The gospel says something entirely different. Neither son deserves the feast. Both need mercy. The younger brother needs forgiveness. The older brother needs humility. Both need the Father's love, and this points us to Jesus Himself.
Think about what is missing from the story. If this family had possessed a true elder brother, someone who genuinely loved both his father and his younger sibling, he would have gone searching long before the famine. He would have paid whatever price was necessary to bring his brother home. Friends….. Jesus is our True Elder Brother.

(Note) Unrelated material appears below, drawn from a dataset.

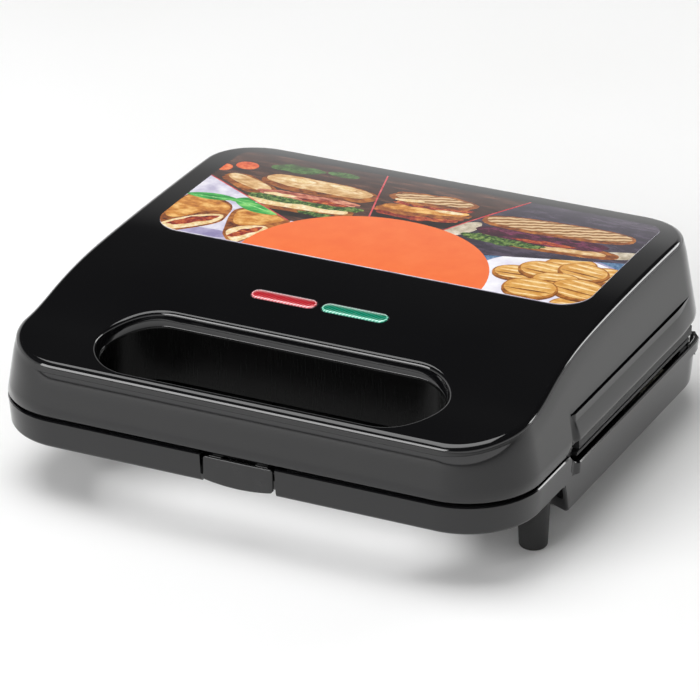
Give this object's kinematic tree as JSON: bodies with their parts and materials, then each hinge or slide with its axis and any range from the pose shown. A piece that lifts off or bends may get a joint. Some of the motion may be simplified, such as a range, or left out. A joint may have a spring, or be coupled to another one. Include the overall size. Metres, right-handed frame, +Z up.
{
  "type": "donut maker",
  "caption": "Hinged counter-top electric press with two removable ring-cavity plates, a hand hole through both halves, a front latch and two indicator lenses.",
  "frame": {"origin": "on the table under the feet, midway between the sides and midway between front and back, lid closed", "axes": "+X to the user's right, +Y to the back, +Z up; the latch is at -Y"},
  "size_m": [0.254, 0.232, 0.083],
  "materials": {
    "gloss_black": "high gloss, moulded",
    "matt_black": "fine texture, moulded",
    "nonstick": "die cast with black non-stick coating",
    "aluminised_sheet": "pressed, satin",
    "heater_sheath": "heat tinted",
    "steel": "bright zinc plated",
    "terminal_plastic": "moulded",
    "silicone_lead": "silicone sheath",
    "rubber": "moulded, dull",
    "red_lens": "tinted, ribbed",
    "green_lens": "tinted, ribbed",
    "lamp_glass": "clear",
    "printed_film": "printed, laminated"
  },
  "bodies": {
    "base": {"base_shell": "gloss_black", "base_frame": "matt_black", "lower_donut_plate": "nonstick", "lower_reflector_tray": "aluminised_sheet", "lower_heating_element": "heater_sheath", "thermostat": "steel", "terminal_block": "terminal_plastic", "base_lead": "silicone_lead", "cord_gland": "rubber", "latch_pin": "steel", "latch_spring": "steel", "lower_clip_spring": "steel", "hinge_pin_left": "steel", "hinge_pin_right": "steel", "foot_front_left": "rubber", "foot_front_right": "rubber", "foot_rear_left": "rubber", "foot_rear_right": "rubber", "base_screw_front_left": "steel", "base_screw_front_right": "steel", "base_screw_rear_left": "steel", "base_screw_rear_right": "steel"},
    "lid": {"lid_shell": "gloss_black", "lid_frame": "matt_black", "upper_donut_plate": "nonstick", "upper_reflector_tray": "aluminised_sheet", "upper_heating_element": "heater_sheath", "thermal_fuse": "steel", "power_lens": "red_lens", "ready_lens": "green_lens", "power_lamp": "lamp_glass", "ready_lamp": "lamp_glass", "lamp_holder": "matt_black", "top_label": "printed_film", "upper_clip_spring": "steel", "lid_lead": "silicone_lead", "lid_screw_front_left": "steel", "lid_screw_front_right": "steel", "lid_screw_rear_left": "steel", "lid_screw_rear_right": "steel"},
    "latch": {"latch": "matt_black"},
    "lower_clip": {"lower_plate_clip": "matt_black"},
    "upper_clip": {"upper_plate_clip": "matt_black"}
  },
  "joints": [
    {"name": "lid_hinge", "type": "hinge", "parent": "base", "child": "lid", "pos_m": [0, 0.103, 0.042], "axis": [-1, 0, 0], "range_deg": [0, 105]},
    {"name": "latch_pivot", "type": "hinge", "parent": "base", "child": "latch", "pos_m": [0, -0.112, 0.0375], "axis": [-1, 0, 0], "range_deg": [0, 9], "stiffness_Nm_per_rad": 0.4},
    {"name": "lower_clip_slide", "type": "slide", "parent": "base", "child": "lower_clip", "axis": [0, -1, 0], "range_m": [0, 0.0035], "stiffness_N_per_m": 600, "deforming": ["lower_clip_spring"]},
    {"name": "upper_clip_slide", "type": "slide", "parent": "lid", "child": "upper_clip", "axis": [0, -1, 0], "range_m": [0, 0.0035], "stiffness_N_per_m": 600, "deforming": ["upper_clip_spring"]}
  ]
}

Jesus leaves His Father's house. He enters the far country of our broken world. Jesus searches for lost people. He pays, not with money, but with His own life. At the cross, Jesus bears the shame that the younger brother deserved. He also bears the sinful pride of the older brother. His resurrection throws open the doors of the Father's banquet for all who will come.
The parable ends without telling us whether the older brother ever enters the feast. Jesus leaves the ending unfinished because the Pharisees - and we must decide. Will we stay outside because grace offends our pride? Or will we enter the celebration?
There is room for everyone at the Father's table. The rebellious. The religious. The doubting.
The wounded. The exhausted. The successful. The failures. The invitation is the same. Come home.
Perhaps today you feel like the younger brother. You believe you've wandered too far. The Father is already running toward you. Or perhaps you recognize yourself in the older brother. You've served faithfully, but joy has disappeared and grace has become routine. The Father comes out to embrace you as well. He is inviting you not merely to obey Him, but to know Him – and not just to intellectually know of Him – but God invites you to love Him as He loves you and to be in relationship with Him.
Because Christianity is not ultimately about becoming a better rule-breaker or a better rule-keeper. It is about becoming a beloved child who has been welcomed home through Jesus Christ. When we discover that truth, we stop living to earn God's love. We begin living – truly, joyfully living - because we have already received it. Amen.